I always felt that “Ange” decided to settle outside of Manteo just because of the interaction I had with him. Folks respected who he was, but gave him the privacy. He responded right back with respect and discretion. All the locals knew which driveway was his, and exactly where his house was located, but you simply never saw any locals mob him for an autograph or ask him to pose for pictures. He enjoyed his privacy, and Outer Bankers gave it to him. As I remember his last two decades I can only recall two very public appearances by Andy. One was standing up to fight a chain store grocery chain from coming to Roanoke Island (his team won), and the other was to attend the ribbon cutting ceremony on the “new” Manns Harbor bridge in 2002 from Roanoke Island across the Croatan Sound to the mainland. He and his beloved wife Cindi helped cut the ribbon on the new 5 mile long “Virginia Dare Memorial Bridge” and then were the first to drive across the new 4 lane span in a vintage automobile with a rumble seat. He was driving the vehicle (pictured here) with the Governor of North Carolina (Mike Easley) and his wife in the back seat.
Griffith, in spite of his reclusiveness, was very much a giver to the local community. In the early 80’s Griffith helped to form the Outer Banks Community Foundation (www.obcf.org) . The Foundation, celebrating its 30th year in existence has given more than $4 million in charitable activities back to the local community including hundreds of college scholarships to deserving students.
A native of Mount Airy, North Carolina Griffith was a graduate of The University of North Carolina at Chapel Hill and became familiar with Roanoke Island and Manteo when he came to be a member of the cast of the outdoor drama “The Lost Colony.” He started in the annual summer production in 1947 when the production was just starting its 10th season. He started as one of the production actors, but in 1949 he got the starring role of Sir Walter Raleigh in the play and he kept that role until 1953. It is said that during that time he was walking through the woods near the Waterside Theater when he came across the land where his current residence exists and he decided immediately that is where he wanted to build his dream home.
In addition to Griffith’s many film and television credits (A Face in The Crowd, The Andy Griffith Show, Matlock, etc.) one of the most notable entertainment accomplishments of Griffith was a comedy routine entitled “What is Was – Was Football” where he delivered a side splitting monolog describing the first time a naïve country boy witnessed the game of football being played. “and I think it’s some kindly of a contest where they see which bunch-full of them men can take that punkin an’ run from one end of that cow pasture to the other’n without either gettin’ knocked down—‘er steppin’ in somethin’ !” It is still a funny bit nearly 60 years after it was performed by Griffith on the Ed Sullivan Show.

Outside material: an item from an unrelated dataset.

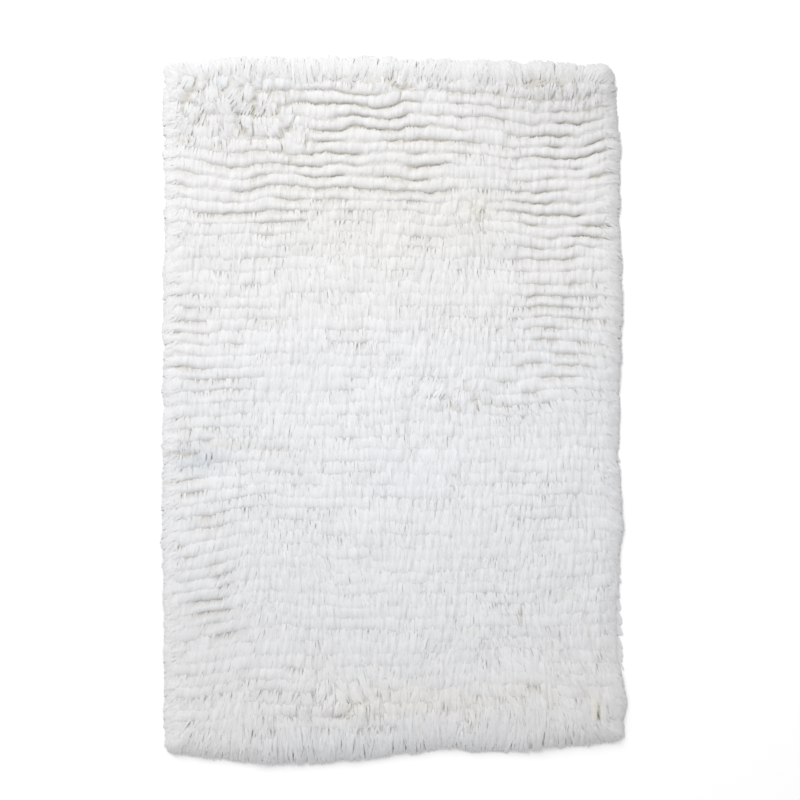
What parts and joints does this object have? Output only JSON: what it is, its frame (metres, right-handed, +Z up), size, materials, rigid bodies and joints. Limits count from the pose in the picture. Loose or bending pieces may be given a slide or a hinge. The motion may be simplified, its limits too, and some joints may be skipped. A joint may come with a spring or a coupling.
{
  "type": "hand-woven shag rug",
  "caption": "White wool shag rug lying flat: a soft slab of long pile in rows across it, tousled in places, with loose wool locks over all four edges.",
  "frame": {"origin": "on the floor, under the middle of the rug's outline", "axes": "+Z up, +Y along the long side, towards the end that the pile falls away from, +X across"},
  "size_m": [1.1996, 1.8418, 0.0456],
  "materials": {
    "wool_pile": "matt off-white undyed wool in long soft pile"
  },
  "bodies": {
    "root": {"woven_shag_rug": "wool_pile"}
  },
  "joints": []
}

Griffith by any account was a huge Hollywood star. 8 years of a top television show in the 1960’s, numerous film credits, a notable Broadway resume, and a surprising hit television series in the 1990’s “Matlock.” But with all of his credits he seemed to be most proud of his down-home roots. Eddie Green, a noted merchant, former Mayor of Manteo, and fan of the arts was in The Lost Colony with Griffith in 1953. Green said “Everyone took pride in knowing Andy.” That really sums it up for the folks of the Outer Banks.